Woo hoo!
My beater car is a '95 Sunfire with a chronic, yet sporadic MIL. In Atlanta, if your MIL is on, you can't pass emissions no matter how clean it blows out the tail pipe. No pass emissions, no tag and no drive OR sell in the metro area. I noticed that some days the light is on, some days it is not. This morning it was on all the way to work, and still on when I went to lunch. It wasn't until I was sitting at a red light on the way back from lunch that I noticed the light wasn't on! I made a bee line to the nearest gas station, hoping it would have an emissions stand. My luck held and the place was not only open, but could test it right then. I kind of fidgeted while the old man did all the tests silently. Finally he handed me the print out and it gave me a pass in all areas! The fools!
As almost a sign of relief, or almost like taking a breath after being underwater for a minute, the MIL came on immediately after I started the car to leave. I just folded up the "Passed" certificate, patted the car's dash board, and drove back to work, grinning like an idiot.
It may be ugly, but it gets 27mpg and the A/C blows cold. When it dies someday I'll have a quiet service on the side of the road, pull the fuses, siphon the gas, pull the plate and walk away smiling.....
oldsaw
New Reader
8/15/08 3:23 p.m.
Those intermittent CEL's are indeed a pain in the arse. I've had the same thing on my S15 (GMC) for the last year too, but with longer gaps between cycles.

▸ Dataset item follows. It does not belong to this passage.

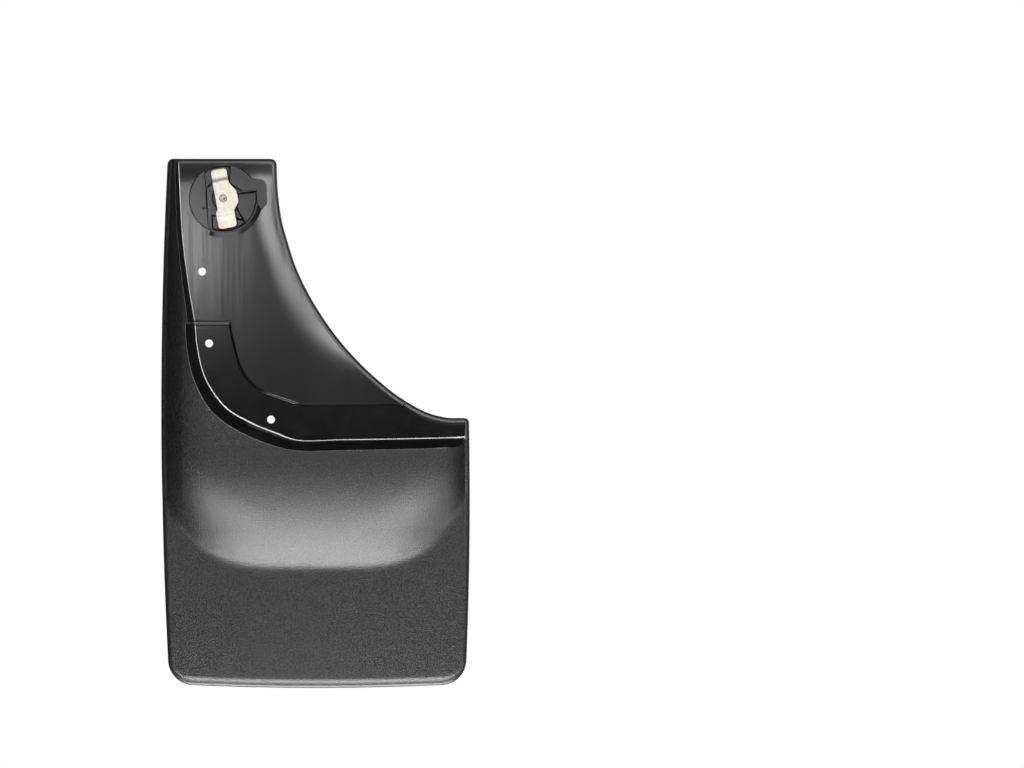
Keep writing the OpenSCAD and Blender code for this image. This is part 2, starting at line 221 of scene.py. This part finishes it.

My tags are due in February (also in metro Atlanta), but late last November the light was off, I was next to a check-station and had the cash in my pocket; the test was done even though it was several months away from the due date.
When the tags were due three months later, the tag office droids either never noticed a months-old test receipt or it was still within some unknown time limit.
Darn thing went through the system like Courtney Love through blow/crack/meth/et al......
That was a good day.
I'm happy to deal with a CEL cause in my vocabulary a MIL is a mother-in-law, and that is a whole nother subject.
Jay
HalfDork
8/15/08 3:56 p.m.
There's a silly easy way to solve all your CEL problems forever... pull the bulb!
And ya, what is "MIL"? Nothing I can think of with those letters fits.
oldsaw
New Reader
8/15/08 4:14 p.m.
Jay wrote:
There's a silly easy way to solve all your CEL problems forever... pull the bulb!
Won't work in an area that requires testing on vehicles less than twenty-five years old. The testers won't trust the absence of a CEL so the vehicle still gets a scan.
Interestingly, my 86 Prelude always manages to throw a PGM-FI warning light during its' annual test, but still passes.
The good thing is that the tester(s) never make an issue of it - the test numbers say "it's good" so they take the money, give me the print-out and say "see you when you bring back the truck/Civic", or "See you next year".
MIL= malfunction indicator light
I had a '94 Ranger that once it passed about 85,000 miles had an intermittent "check engine light". Luckily, while Memphis is on the list of areas close to failing air quality standards, when you get your car smog checked, they don't look inside your vehicle....yet. If it passes the "sniffer test" you pass. However, the city only has 3 approved test sites and the lines are almost always long...so you may enter the line okay but by the time you get to the front, may have a MIL.
I also had an '82 J2000 that developed an intermittent MIL, it turned out the maintenance needed was a rebuilt alternator. Just before it crapped itself big time, ALL the dashbord lights started winking on and off randomly....very disconcerting as you are driving down the street.
My '92 Integra? Manages to pass the annual test by a very wide margin, my B18 engined Civic CX did too.
i just deal with my air bag light on half the time, and my "door ajar" light as well.